Yes, the greatest number.
Is there any of these which is a part of being, and yet no part?
Impossible.
But if it is at all and so long as it is, it must be one, and cannot be none?

Certainly.
Then the one attaches to every single part of being, and does not fail in any part, whether great or small, or whatever may be the size of it?

True.
But reflect:-an one in its entirety, be in many places at the same time?

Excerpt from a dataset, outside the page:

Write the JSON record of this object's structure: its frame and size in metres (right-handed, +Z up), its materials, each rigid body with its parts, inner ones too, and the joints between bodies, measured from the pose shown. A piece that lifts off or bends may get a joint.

No; I see the impossibility of that.
And if not in its entirety, then it is divided; for it cannot be present with all the parts of being, unless divided.

True.
And that which has parts will be as many as the parts are?
Certainly.
Then we were wrong in saying just now, that being was distributed into the greatest number of parts. For it is not distributed into parts more than the one, into parts equal to the one; the one is never wanting to being, or being to the one, but being two they are co-equal and coextensive.

Certainly that is true.
The one itself, then, having been broken up into parts by being, is many and infinite?

True.
Then not only the one which has being is many, but the one itself distributed by being, must also be many?

Certainly.
Further, inasmuch as the parts are parts of a whole, the one, as a whole, will be limited; for are not the parts contained the whole?

Certainly.
And that which contains, is a limit?
Of course.
Then the one if it has being is one and many, whole and parts, having limits and yet unlimited in number?

Clearly.
And because having limits, also having extremes?
Certainly.
And if a whole, having beginning and middle and end. For can anything be a whole without these three? And if any one of them is wanting to anything, will that any longer be a whole?

No.
Then the one, as appears, will have beginning, middle, and end.
It will.
But, again, the middle will be equidistant from the extremes; or it would not be in the middle?

Yes.
Then the one will partake of figure, either rectilinear or round, or a union of the two?

True.
And if this is the case, it will be both in itself and in another too.

How?
Every part is in the whole, and none is outside the whole.
True.
And all the parts are contained by the whole?
Yes.
And the one is all its parts, and neither more nor less than all?
No.
And the one is the whole?
Of course.
But if all the parts are in the whole, and the one is all of them and the whole, and they are all contained by the whole, the one will be contained by the one; and thus the one will be in itself.

That is true.
But then, again, the whole is not in the parts-neither in all the parts, nor in some one of them. For if it is in all, it must be in one; for if there were any one in which it was not, it could not be in all the parts; for the part in which it is wanting is one of all, and if the whole is not in this, how can it be in them all?